DATA FOR THIS EXERCISE:
>>>>
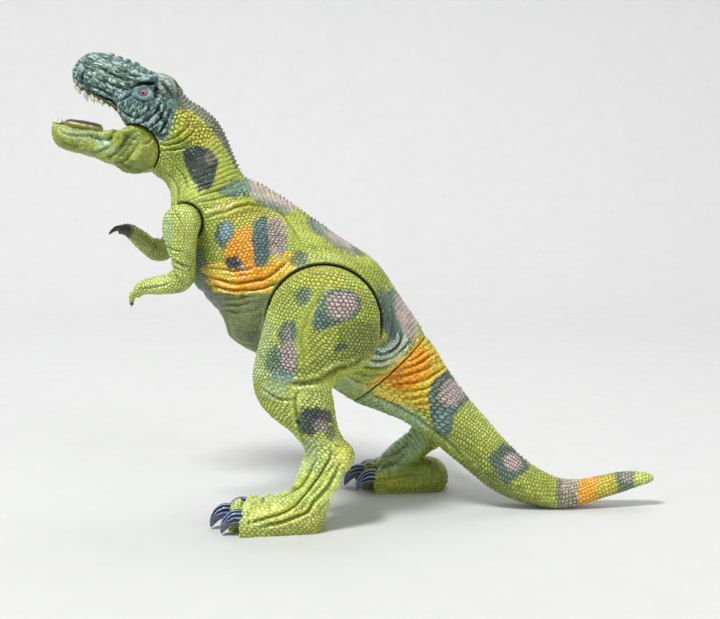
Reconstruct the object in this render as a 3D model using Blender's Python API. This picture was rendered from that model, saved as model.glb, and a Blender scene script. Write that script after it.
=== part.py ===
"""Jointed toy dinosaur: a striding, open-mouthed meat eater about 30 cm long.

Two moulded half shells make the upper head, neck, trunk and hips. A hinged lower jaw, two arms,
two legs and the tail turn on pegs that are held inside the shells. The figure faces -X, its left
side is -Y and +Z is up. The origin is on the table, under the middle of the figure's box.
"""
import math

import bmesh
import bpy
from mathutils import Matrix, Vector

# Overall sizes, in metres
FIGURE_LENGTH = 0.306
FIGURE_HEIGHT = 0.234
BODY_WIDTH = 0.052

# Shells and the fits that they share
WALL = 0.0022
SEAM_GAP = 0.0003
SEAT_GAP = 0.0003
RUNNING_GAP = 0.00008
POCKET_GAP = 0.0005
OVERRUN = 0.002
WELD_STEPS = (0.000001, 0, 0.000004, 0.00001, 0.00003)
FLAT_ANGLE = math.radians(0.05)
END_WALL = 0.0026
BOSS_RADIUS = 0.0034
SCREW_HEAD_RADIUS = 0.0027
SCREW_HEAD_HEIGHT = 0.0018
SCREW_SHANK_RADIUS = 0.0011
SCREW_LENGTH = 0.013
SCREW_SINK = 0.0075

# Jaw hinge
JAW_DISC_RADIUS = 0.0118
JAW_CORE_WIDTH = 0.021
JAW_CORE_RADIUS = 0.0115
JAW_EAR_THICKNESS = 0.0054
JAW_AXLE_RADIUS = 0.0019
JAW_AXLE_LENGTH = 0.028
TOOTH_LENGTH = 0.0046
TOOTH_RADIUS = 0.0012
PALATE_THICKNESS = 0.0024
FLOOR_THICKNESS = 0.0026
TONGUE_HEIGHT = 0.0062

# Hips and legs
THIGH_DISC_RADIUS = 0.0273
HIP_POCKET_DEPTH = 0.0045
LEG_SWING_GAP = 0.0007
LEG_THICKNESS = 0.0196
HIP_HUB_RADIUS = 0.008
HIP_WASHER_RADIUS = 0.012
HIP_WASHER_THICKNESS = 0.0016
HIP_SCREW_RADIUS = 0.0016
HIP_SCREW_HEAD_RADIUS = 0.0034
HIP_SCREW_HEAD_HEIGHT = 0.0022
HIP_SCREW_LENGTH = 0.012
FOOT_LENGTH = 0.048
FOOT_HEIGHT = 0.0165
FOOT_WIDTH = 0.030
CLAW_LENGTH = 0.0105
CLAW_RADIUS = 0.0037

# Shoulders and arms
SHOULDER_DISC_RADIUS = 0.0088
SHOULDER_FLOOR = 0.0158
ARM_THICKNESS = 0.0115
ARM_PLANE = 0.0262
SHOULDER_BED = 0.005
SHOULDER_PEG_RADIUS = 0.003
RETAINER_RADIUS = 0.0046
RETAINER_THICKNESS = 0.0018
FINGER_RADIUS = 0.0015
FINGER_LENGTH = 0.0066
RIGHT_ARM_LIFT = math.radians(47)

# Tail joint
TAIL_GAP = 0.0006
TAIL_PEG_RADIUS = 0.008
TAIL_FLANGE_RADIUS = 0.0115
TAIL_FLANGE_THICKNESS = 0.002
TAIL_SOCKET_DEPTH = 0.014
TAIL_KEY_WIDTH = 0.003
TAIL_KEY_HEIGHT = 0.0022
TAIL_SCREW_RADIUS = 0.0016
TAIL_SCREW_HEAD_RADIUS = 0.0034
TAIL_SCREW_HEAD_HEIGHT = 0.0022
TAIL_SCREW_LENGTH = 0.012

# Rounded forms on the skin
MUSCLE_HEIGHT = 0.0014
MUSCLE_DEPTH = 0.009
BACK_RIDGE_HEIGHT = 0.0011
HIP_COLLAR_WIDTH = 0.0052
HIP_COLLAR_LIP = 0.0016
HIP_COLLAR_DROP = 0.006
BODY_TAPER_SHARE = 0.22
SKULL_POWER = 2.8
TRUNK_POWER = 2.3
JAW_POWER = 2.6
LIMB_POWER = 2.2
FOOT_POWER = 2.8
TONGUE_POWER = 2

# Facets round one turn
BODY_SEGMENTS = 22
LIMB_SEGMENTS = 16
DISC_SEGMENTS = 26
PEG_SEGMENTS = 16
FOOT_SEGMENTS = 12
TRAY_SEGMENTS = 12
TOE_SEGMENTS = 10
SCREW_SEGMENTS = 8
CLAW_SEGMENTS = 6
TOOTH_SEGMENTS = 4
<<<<
>>>>
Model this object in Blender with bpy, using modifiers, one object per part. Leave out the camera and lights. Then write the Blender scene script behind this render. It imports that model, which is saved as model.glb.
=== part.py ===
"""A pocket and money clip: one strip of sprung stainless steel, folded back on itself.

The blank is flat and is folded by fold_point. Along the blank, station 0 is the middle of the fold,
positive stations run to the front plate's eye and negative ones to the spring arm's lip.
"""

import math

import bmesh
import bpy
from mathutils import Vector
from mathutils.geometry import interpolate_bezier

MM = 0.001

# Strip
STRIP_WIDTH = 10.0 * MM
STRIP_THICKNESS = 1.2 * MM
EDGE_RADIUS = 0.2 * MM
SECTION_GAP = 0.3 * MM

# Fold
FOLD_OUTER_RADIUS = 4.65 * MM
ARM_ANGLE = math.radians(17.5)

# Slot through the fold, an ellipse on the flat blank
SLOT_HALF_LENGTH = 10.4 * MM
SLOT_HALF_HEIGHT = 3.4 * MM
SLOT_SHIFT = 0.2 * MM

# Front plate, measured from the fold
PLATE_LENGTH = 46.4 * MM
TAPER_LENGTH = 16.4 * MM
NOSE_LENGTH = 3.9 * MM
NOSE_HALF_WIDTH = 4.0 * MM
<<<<
>>>>
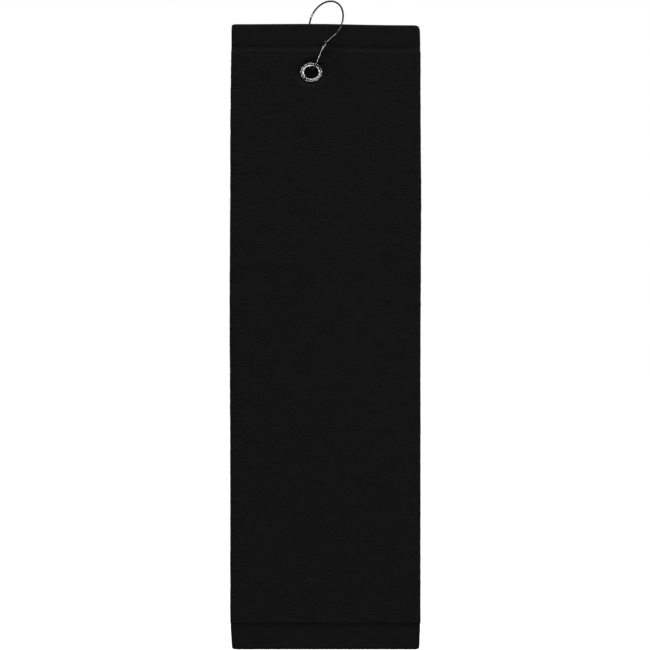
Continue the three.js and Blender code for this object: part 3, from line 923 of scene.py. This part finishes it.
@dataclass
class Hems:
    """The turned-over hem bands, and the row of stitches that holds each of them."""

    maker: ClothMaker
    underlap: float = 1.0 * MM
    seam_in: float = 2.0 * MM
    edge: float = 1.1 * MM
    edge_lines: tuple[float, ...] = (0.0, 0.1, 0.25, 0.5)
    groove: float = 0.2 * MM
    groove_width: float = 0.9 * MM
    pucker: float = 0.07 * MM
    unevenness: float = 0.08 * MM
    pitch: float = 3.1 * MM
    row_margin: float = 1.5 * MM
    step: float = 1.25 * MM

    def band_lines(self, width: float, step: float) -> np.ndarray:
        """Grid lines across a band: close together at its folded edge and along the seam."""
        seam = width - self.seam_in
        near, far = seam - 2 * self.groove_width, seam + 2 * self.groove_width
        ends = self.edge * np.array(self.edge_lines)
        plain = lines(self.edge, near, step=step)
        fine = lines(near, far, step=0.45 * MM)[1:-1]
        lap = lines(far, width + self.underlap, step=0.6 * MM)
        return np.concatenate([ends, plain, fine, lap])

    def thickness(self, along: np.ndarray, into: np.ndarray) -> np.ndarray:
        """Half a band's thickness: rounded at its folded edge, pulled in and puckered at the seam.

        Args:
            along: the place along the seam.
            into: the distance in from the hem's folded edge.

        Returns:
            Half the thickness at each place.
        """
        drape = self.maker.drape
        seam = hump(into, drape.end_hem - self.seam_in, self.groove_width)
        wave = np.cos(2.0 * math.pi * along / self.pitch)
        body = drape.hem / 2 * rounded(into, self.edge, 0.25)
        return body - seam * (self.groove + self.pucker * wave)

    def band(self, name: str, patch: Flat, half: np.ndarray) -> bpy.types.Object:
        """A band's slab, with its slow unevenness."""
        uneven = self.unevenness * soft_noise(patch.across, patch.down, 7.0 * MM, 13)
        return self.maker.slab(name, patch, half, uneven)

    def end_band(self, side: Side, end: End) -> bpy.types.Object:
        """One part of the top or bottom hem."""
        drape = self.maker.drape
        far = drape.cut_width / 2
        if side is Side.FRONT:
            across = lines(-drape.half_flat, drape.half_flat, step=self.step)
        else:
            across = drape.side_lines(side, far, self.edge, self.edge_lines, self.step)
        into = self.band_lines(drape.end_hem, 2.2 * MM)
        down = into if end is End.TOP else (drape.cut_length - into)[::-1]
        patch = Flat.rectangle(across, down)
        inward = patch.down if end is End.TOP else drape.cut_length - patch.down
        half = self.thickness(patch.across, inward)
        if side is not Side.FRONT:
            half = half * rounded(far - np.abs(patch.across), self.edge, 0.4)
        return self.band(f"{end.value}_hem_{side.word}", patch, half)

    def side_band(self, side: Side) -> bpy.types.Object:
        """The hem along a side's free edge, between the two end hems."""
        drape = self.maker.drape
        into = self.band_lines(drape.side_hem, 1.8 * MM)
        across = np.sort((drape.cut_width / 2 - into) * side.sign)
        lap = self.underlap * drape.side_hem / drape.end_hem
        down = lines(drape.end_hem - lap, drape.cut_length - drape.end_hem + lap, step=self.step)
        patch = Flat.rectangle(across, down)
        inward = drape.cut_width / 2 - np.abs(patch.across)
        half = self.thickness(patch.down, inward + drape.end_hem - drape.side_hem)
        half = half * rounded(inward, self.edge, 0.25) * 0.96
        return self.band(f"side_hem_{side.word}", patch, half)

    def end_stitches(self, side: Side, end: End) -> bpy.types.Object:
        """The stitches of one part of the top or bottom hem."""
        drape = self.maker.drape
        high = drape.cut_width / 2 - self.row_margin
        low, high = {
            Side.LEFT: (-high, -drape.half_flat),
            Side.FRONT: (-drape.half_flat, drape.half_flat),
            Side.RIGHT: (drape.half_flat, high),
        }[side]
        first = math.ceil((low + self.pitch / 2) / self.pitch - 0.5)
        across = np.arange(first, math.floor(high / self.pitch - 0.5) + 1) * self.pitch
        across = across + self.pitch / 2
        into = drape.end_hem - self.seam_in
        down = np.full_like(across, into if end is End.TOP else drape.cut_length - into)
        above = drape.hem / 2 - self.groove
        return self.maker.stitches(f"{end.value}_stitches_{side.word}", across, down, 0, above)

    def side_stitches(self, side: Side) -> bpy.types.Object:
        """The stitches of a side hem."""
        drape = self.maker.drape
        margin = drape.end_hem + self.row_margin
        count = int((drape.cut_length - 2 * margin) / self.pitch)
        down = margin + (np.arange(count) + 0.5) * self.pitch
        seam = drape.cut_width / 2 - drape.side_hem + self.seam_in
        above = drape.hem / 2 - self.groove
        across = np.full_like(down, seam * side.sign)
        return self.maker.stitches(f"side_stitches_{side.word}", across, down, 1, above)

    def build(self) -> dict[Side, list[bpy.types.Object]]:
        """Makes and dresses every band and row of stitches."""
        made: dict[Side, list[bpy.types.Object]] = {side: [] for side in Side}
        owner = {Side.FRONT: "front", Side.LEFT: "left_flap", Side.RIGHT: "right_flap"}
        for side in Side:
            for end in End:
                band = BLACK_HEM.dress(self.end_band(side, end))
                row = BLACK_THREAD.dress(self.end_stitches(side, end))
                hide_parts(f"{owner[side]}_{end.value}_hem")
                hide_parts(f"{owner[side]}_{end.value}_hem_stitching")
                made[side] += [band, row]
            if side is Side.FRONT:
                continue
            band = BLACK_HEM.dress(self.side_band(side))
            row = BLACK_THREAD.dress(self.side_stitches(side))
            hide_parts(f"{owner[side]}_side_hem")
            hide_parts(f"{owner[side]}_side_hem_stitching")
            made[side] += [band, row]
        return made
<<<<
WRITTEN REQUEST: Would you quote everything above from the line containing "Reconstruct the object" down to the line containing "30 cm long."? Include both of those lines and nothing else.

OUTPUT OF THE EXERCISE:
Reconstruct the object in this render as a 3D model using Blender's Python API. This picture was rendered from that model, saved as model.glb, and a Blender scene script. Write that script after it.
=== part.py ===
"""Jointed toy dinosaur: a striding, open-mouthed meat eater about 30 cm long.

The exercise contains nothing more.